The Zetas, formed in the 1990s from former Mexican special forces, have shaken Mexico in recent years through hundreds of well-planned killings and an expanding reach. The group has decapitated numerous rivals, dumping the heads in public places with menacing messages.

Authorities on edge

The spreading influence of Mexican traffickers has Guatemalan authorities on edge and is beginning to stir concern in Washington that powerful drug gangs could imperil fragile Guatemala and its weak neighbor, Honduras.

U.S. Rep. Eliot L. Engel (D-N.Y.) urged Secretary of State Hillary Rodham Clinton last month to steer more law-enforcement help to Guatemala, warning that it is even weaker than Mexico.

"It is essential that we view our efforts to combat drugs and violence in the Western Hemisphere in a more holistic way," said Engel, who chairs the Western Hemisphere subcommittee of the House Committee on Foreign Affairs.

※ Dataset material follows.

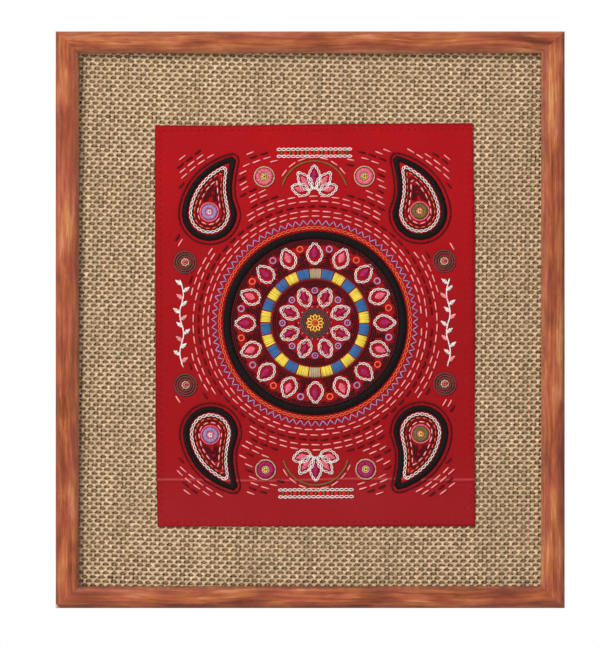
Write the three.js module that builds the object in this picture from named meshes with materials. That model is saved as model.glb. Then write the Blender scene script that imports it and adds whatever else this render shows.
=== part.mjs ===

Guatemalan police commanders say their 20,000 officers cannot match the firepower of the Mexican traffickers, who have made growing use in Mexico of military-type arms, such as 40-millimeter grenades and .50-caliber rifles capable of piercing armor.

Recent seizures in Guatemala have yielded similar weapons. "These are things we have seen only in photos of Iraq and the Gulf," said Larios, the police commander. "Not in Guatemala."

But devising a response is complicated by Guatemala's troubled past. The memory of the army's brutal conduct during the civil war means that it would be politically dicey for Guatemalan leaders to respond by mobilizing the military, as Calderon has done in Mexico.

Guatemala's army, which once ran the country, has been reined in since the 1996 peace accords, and many residents and human rights activists would be loath to lend it broad policing power. The military is summoned to back up civilian police and patrol distant reaches.

Foreign traffickers have long operated in Guatemala with the help of local smugglers. During the 1980s and early '90s, Colombian drug lords controlled the northbound pipeline for contraband, but Guatemalan and Mexican traffickers later took over.

Sinaloa-based kingpin Joaquin "El Chapo" Guzman, now Mexico's most-wanted drug suspect, was arrested in Guatemala in 1993. He was extradited to Mexico, but escaped from prison in 2001.